Güzel bir ilçeye yaklaştığınızı çok önceden hissetmeye
başlıyorsunuz. İlk karşılaştığınız Marina oluyor. Tesis
içinde oturmayı özendiren kafeler, restoranlara yukardan
bakıp ilçe merkezine geldiğiniz zaman hiç bilmeyen birinin
bile kolayca anlayabileceği Finike’nin en ünlü meyvesi
portakalın dikilmiş heykeli duruyor. Sağınızda alabildiğine
uzanan bakir bir kumsal var ama bu defa transit geçmiyor,
ara sokaklardan içeri giriyorum.
İyi ki de öyle yapmışım. Hiç tahmin edemeyeceğim eski
evler, bu evlerin şirin ve karakteristik bacaları fotoğraf
çekmeye doyamayacağım kompozisyonlar sergiliyor.
Bir sokak bir üst sokağa, bir başkası bir arka sokağa
çeken bir özelliği fark ediyorum.
Sakin ilçe, rahat bir gezi yapmanızı sağlıyor.

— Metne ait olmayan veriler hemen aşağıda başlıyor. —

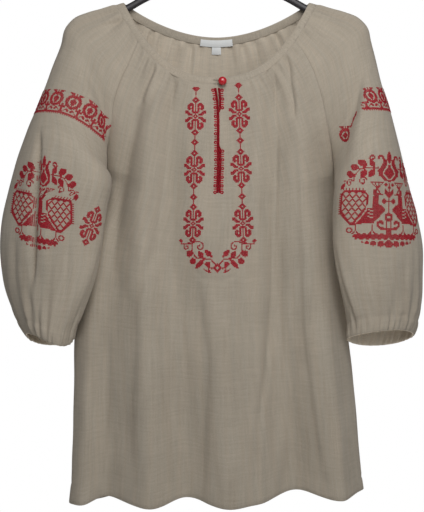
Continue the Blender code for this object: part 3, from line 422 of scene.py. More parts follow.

Aynı sesleri
duymasam da çocukluk günlerinden anımsadığım portakal
satıcılarının sesleri yankılanıyor gibi oluyor kulaklarımda
“Portakaaaal Finike’nin bunlar”.
Evler, bacalar
Sivil
mimari evler, bacalar konusunda çeşitlilik gösteriyor.
Apartmanlar arasında özenle korunmuş olanların birçoğu
restore edilmiş, diğerlerinde eski halleriyle yaşam sürüyor.

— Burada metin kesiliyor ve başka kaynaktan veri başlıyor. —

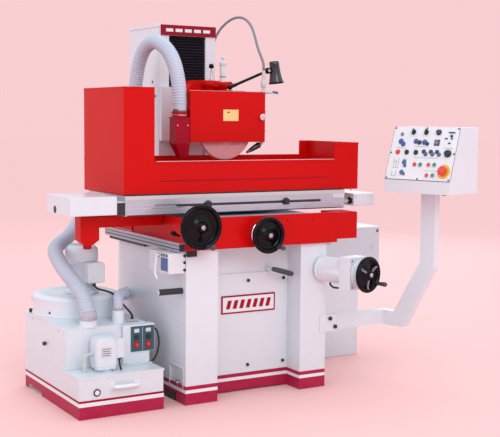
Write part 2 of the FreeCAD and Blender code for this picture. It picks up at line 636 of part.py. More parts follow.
def make_coolant_pipe():
    """The coolant valve on the hood's top right, the pipe down its side and the nozzle at the wheel."""
    across = S.hood_right
    valve = rod("coolant_riser", 9, 118, (214, -60, 1497))
    body = rod("coolant_body", 15, 34, (219, -60, 1530))
    plate = box("coolant_plate", (across + 0.5, -76, 1420), (across + 6, -44, 1500))
    down = rod("coolant_down", 8, 275, (across + 11, -60, 1225))
    foot = rod("coolant_foot", 8, 34, (across + 11, -60, 1232), Rotation(Y, -90))
    tip = cone("coolant_tip", 22, 8, 95, (190, -60, 1232), Rotation(Y, -118))
    stem = rod("tap_stem", 4, 30, (219, -62, 1547), TO_FRONT)
    tap = box("tap_bar", (210, -98, 1542), (260, -90, 1552))
    node(fuse("coolant_set", [valve, body, plate, down, foot, tip, stem, tap]), "coolant_pipe")


def make_spindle():
    reach = S.spindle_across / 2
    shaft = [(0, -25), (12, -25), (12, -20), (reach, -19), (reach, 200), (0, 200)]
    node(turned("shaft_body", shaft, (S.wheel_x, -S.wheel_mid - 5, S.spindle_high), TO_BACK), "spindle_shaft")
    outer = S.wheel_across / 2
    bore = S.wheel_bore / 2
    thick = S.wheel_thick / 2
    ring = [(bore, -thick), (outer - 2, -thick), (outer, 2 - thick), (outer, thick - 2), (outer - 2, thick),
            (bore, thick)]
    node(turned("wheel_ring", ring, (S.wheel_x, -S.wheel_mid, S.spindle_high), TO_BACK), "grinding_wheel")
    clamp = [(reach + 0.05, -24), (30, -24), (58, -18), (58, -thick - 0.1), (bore - 0.1, -thick - 0.1),
             (bore - 0.1, thick + 0.1), (58, thick + 0.1), (58, thick + 8), (reach + 0.05, thick + 10)]
    node(turned("flange_body", clamp, (S.wheel_x, -S.wheel_mid, S.spindle_high), TO_BACK), "wheel_flange")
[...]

Ev bacaları Muğla’nın ilçesi Ula ev bacalarını anımsatsa
da, burada amaç süsten ziyade yoğun sağanak alan yörede,
bacadan içeri yağmur girmemesi için kiremit çatılı yapılmış
olması.
Yeni yapılarda ise Akdeniz’e açılan kesintisiz manzarayı
görmek uğruna yamaçlarda çok katlı yapılanmanın arttığı
gözleniyor.
Dünya’da sayılı, Türkiye’nin en uzun kumsallarına sahip
olan Finike sahillerinin kıyılarında dalgaların sahili
yalamasıyla ilk metrede kahverengilik görülse de Akdeniz’in
temiz ve lacivert denizi her yerden denize girme imkânı
veriyor.
Ziyaretçiler upuzun uzanan deniz kokulu sahil boyunca,
iyot takviyesi yaparken, vücutta ki tüm elektrikten kurtuluyor,
bacak kaslarını, mide kaslarını çalıştırırken ayak tabanı
için son derece sağlıklı olan kum yürüyüşleri yapıyorlar.

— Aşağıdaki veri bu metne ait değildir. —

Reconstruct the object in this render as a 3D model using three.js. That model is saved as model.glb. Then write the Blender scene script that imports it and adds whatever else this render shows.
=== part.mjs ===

İlçenin gerek marina silueti gün batımında, gerekse denizden
Finike’ye bakışta göz okşuyor.
Arykanda ve Limrya
Antalya’nın batısında yer alan turistik ilçe Finike yakınlarında,
iki tane antik kent bulunuyor. Belki de antik kentlerin
içinde Teke Yarımadasında ki konumu ile en güzel manzaraya
sahip olan kentler, yazın sıcak havalarında Toros Dağlarının
yeşil bir ki örtüsü içinde yüksekte bulunmanın serinliğini
yaşıyor, kolay ulaşımı nedeniyle sıkça ziyaret ediliyorlar.
Arykanda
M.Ö. III. Bin sonu II. Bin başından itibaren iskân edilmiş
bir kent. Finike'nin 33 km kuzeyinde Finike-Elmalı karayolu
üzerinde bulunan Arif köyünün kuzey doğusunda kalıntıları
bulunuyor.
Limrya
Limyra, Finike’nin 4 km. kuzey-doğusundaki Toçak Dağı’nın
güney eteğindeki ovada kurulmuş bir liman kenti olarak
kurulmuş.
Günümüzde bu liman bereketli bir ovaya dönüşmüş, Limyra
antik kenti de denizden 5 km. içeride kalmış.
Likya dilindeki adı Zemu(ri) olan Limyra'nın M.Ö. 5. yüzyıldan
beri var olduğu biliniyor. Asıl etkinliğini M.Ö. 6. yüzyılın
ilk yarısında gösteren kenti, Likya Birliği'ni kurmak
isteyen Perikles başkent olarak kullanmış.
Kâfi Baba Türbesi
Kentin doğu yakasında Abdal Musa Müritlerinden Kâfi Baba’nın
türbesi bulunuyor. 15. Yüzyılda türbenin bulunduğu yerde
Bektaşi Tekkesi ve bir derviş evi kurulmuş. Türbe ve çevresi
günümüzde ziyaret ve adak yeri olarak canlılığını koruyor.
Zincirli Gök Mağara (Suluin Mağarası)
80 Metrelik giriş ağzı ile Asya Kıtasının bilinen en derin
su altı mağarasına halk arasında İncirli mağarası da deniliyor.
Ölümle sonuçlanan dalış sonrası, 50 yılı aşkın süredir
girilemeyen gizemli mağaraya dalış yasağı getirilmiş bulunuyor.